The court a quo granted the summary judgment in favour of the Bank and held that "In the particulars of claim the [Bank] alluded to the fact that the loan amount was secured by a mortgage bond." Thus according to the court a quo, since the debt related to a mortgage bond, the prescription period was thirty years.

On appeal

On appeal, the crux of the dispute was the fact that the Bank had failed to plead that the home loan was subject to a mortgage bond. One of the arguments raised by the Bank in response to this contention was that the Bank's particulars of claim ought to be read together with its annexures which indicate the existence of the mortgage bond.

The Supreme Court of Appeal ultimately granted the appeal and granted Aubrey and Stephen leave to defend the action.
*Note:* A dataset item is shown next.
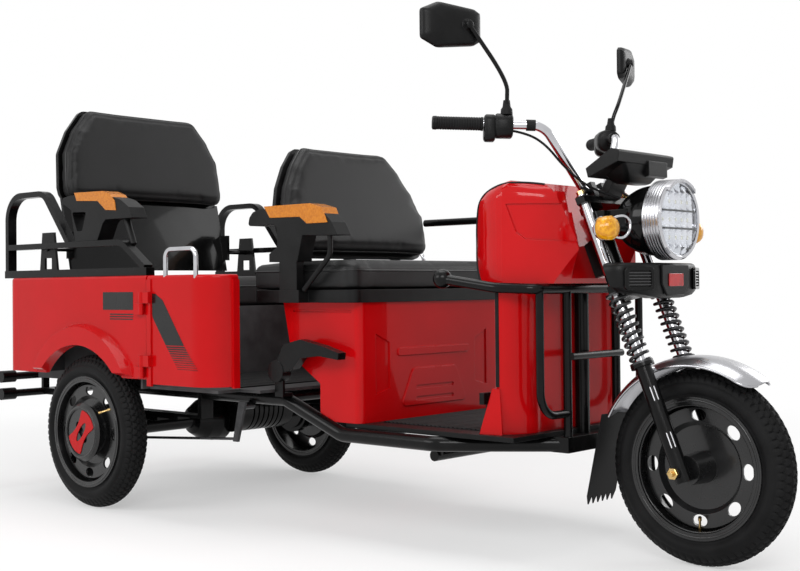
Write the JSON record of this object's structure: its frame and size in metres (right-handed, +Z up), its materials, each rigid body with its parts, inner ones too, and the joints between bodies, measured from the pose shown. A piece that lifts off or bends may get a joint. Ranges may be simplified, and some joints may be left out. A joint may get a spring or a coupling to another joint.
{
  "type": "electric cargo tricycle",
  "caption": "Electric passenger and cargo tricycle with a sprung front fork, a rider seat over the battery box and a rear tub with a bench seat.",
  "frame": {"origin": "centre of the overall box on the ground", "axes": "+X forward, +Y to the rider's left, +Z up"},
  "size_m": [2.6099, 1.02, 1.3242],
  "materials": {
    "red_paint": "gloss paint",
    "black_paint": "satin black paint",
    "wheel_black": "semi gloss black paint",
    "silver_paint": "polished",
    "chrome": "bright chrome",
    "spring_steel": "dark spring steel",
    "tyre": "matte rubber",
    "seat_cover": "black seat cover",
    "black_plastic": "moulded black plastic",
    "gloss_black": "gloss black plastic",
    "red_plastic": "gloss red plastic",
    "rubber": "soft rubber",
    "amber_lens": "clear amber",
    "red_lens": "clear red",
    "headlamp_lens": "clear",
    "floor_sheet": "grey paint"
  },
  "bodies": {
    "chassis": {"frame": "black_paint", "rear_bumper": "black_paint", "front_guard": "black_paint", "head_tube": "black_paint", "floorboard": "black_plastic", "leg_shield": "red_paint", "cowl": "red_plastic", "battery_box": "red_paint", "seat_base": "black_plastic", "rider_cushion": "seat_cover", "rider_backrest": "seat_cover", "rider_backrest_shell": "black_plastic", "rider_armrest_right": "black_plastic", "rider_armrest_left": "black_paint", "tub_rear_wall": "red_paint", "tub_side_right": "red_paint", "tub_side_left": "red_paint", "tub_floor": "floor_sheet", "rear_cushion": "seat_cover", "side_rail_right": "black_paint", "side_rail_left": "black_paint", "backrest_brackets": "black_paint", "rear_armrests": "black_plastic", "armrest_reflectors": "amber_lens", "tail_lamps": "red_lens", "rear_axle": "black_paint", "leaf_springs": "black_paint", "hand_brake": "black_paint", "brake_linkage": "spring_steel", "brake_pedal": "black_paint"},
    "steering": {"fork_legs": "black_paint", "fork_tubes": "chrome", "fork_springs": "spring_steel", "triple_clamps": "black_paint", "front_axle": "spring_steel", "handlebar": "chrome", "grips": "rubber", "switch_pods": "black_plastic", "mirrors": "black_plastic", "dash": "black_plastic", "headlight_bucket": "gloss_black", "headlight_bezel": "silver_paint", "headlight_lens": "headlamp_lens", "horn_box": "black_plastic", "turn_signals": "amber_lens", "front_fender": "silver_paint", "mud_flap": "rubber"},
    "front_wheel": {"front_tyre": "tyre", "front_rim": "wheel_black"},
    "rear_wheel_right": {"rear_tyre_right": "tyre", "rear_rim_right": "wheel_black"},
    "rear_wheel_left": {"rear_tyre_left": "tyre", "rear_rim_left": "wheel_black"},
    "right_door": {"door_right": "red_paint", "door_handle_right": "chrome"},
    "left_door": {"door_left": "red_paint", "door_handle_left": "chrome"},
    "passenger_backrest": {"rear_backrest": "seat_cover", "rear_backrest_shell": "gloss_black"}
  },
  "joints": [
    {"name": "steering_turn", "type": "hinge", "parent": "chassis", "child": "steering", "pos_m": [1.0379, 0, 0.215], "axis": [-0.3746, 0, 0.9272], "range_deg": [-35, 35]},
    {"name": "front_wheel_spin", "type": "hinge", "parent": "steering", "child": "front_wheel", "pos_m": [1.075, 0, 0.23], "axis": [0, 1, 0], "continuous": true},
    {"name": "rear_wheel_right_spin", "type": "hinge", "parent": "chassis", "child": "rear_wheel_right", "pos_m": [-0.715, -0.4445, 0.23], "axis": [0, 1, 0], "continuous": true},
    {"name": "rear_wheel_left_spin", "type": "hinge", "parent": "chassis", "child": "rear_wheel_left", "pos_m": [-0.715, 0.4445, 0.23], "axis": [0, 1, 0], "continuous": true},
    {"name": "right_door_swing", "type": "hinge", "parent": "chassis", "child": "right_door", "pos_m": [-0.415, -0.497, 0.54], "axis": [0, 0, -1], "range_deg": [0, 95]},
    {"name": "left_door_swing", "type": "hinge", "parent": "chassis", "child": "left_door", "pos_m": [-0.415, 0.497, 0.54], "axis": [0, 0, 1], "range_deg": [0, 95]},
    {"name": "passenger_backrest_fold", "type": "hinge", "parent": "chassis", "child": "passenger_backrest", "pos_m": [-1.013, 0, 0.79], "axis": [0, 1, 0], "range_deg": [0, 60]}
  ]
}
In reaching that conclusion, the court held:

  1. The court a quo did not indicate the basis for its finding that the Bank alluded "in the particulars of claim" that the loan was secured by a mortgage bond. The finding that the debt was secured by a mortgage is at odds with the court a quo's analysis of the Bank's pleaded case.
  2. The Bank did not plead that a mortgage bond was registered following the home loan agreement. This is contrary to the authorities relied on by the parties, where the existence of a bond was expressly pleaded in disputes where prescription was raised in the context of a loan agreement secured by a bond.
  3. The fact that a certain annexure of the particulars of claim referred to the property, subject to the home loan, as a "mortgaged property" does not cure the Bank's failure to plead that the indebtedness was secured by a bond.
  4. Summary judgement proceedings do not require speculation.
  5. Aubrey and Stephen's defence of prescription is bona fide (was made in good faith) and thus the court a quo ought to have granted Aubrey and Stephen leave to defend.

Conclusion

The judgment serves as an important reminder to practitioners to plead their cases comprehensively. Moreover, it is crucial to anticipate the prescription argument in cases where a claim has been initiated three years after the debt arose, and consequently, to plead the special circumstances that justify the delayed institution of the matter beyond this period.

The content of this article is intended to provide a general guide to the subject matter. Specialist advice should be sought about your specific circumstances.